Silver nanoparticles induce apoptotic cell death in cultured cerebral cortical neurons

Silver nanoparticles (SNPs) have been widely produced and exploited in diverse products, primarily because of their antimicrobial properties. The present study investigated the induction of apoptotic cell death and oxidative stress in cultured cortical neurons in response to SNP exposure. In order to assess the toxicity of SNPs, the cultured cortical neurons were exposed to 0.4, 2, and 10 μg/mL of SNPs for 6, 12, and 24 h. Lactate dehydrogenase released from damaged cells was quantified and the levels of intracellular reactive oxygen species (ROS) were measured using 2′-7′-dichlorofluorescin diacetate.
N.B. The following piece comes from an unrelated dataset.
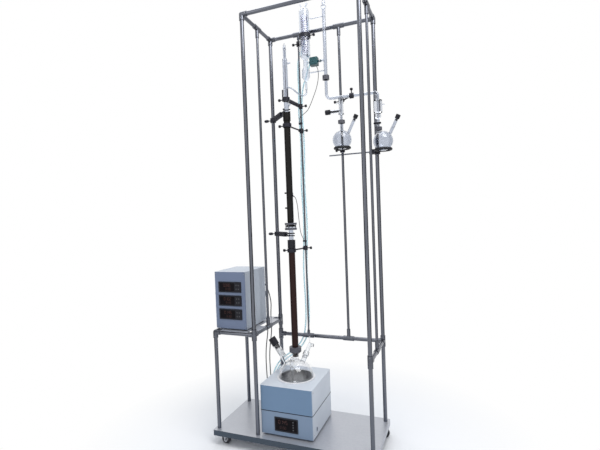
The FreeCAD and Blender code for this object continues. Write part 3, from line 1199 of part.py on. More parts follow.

Apoptosis induced by SNPs was analyzed using terminal deoxynucleotidyl transferase dUTP nick-end labeling (TUNEL), a DNA ladder assay and Western blot analysis. SNPs inhibited the viability of cerebral cortical neurons in a dose- and time-dependent manner. Levels of ROS increased significantly at 12 and 24 h after treatment. TUNEL showed that compared with controls, numerous apoptotic cells appeared in the treated cultures at 12 and 24 h after treatment. DNA fragmentation in SNP-exposed cells suggested apoptosis. Western blot analysis demonstrated that cleaved caspase-3 protein expression increased significantly in a time-dependent manner. These results suggest that SNPs cause cytotoxicity and neuronal apoptosis through increasing intracellular ROS production in cultured cortical neurons.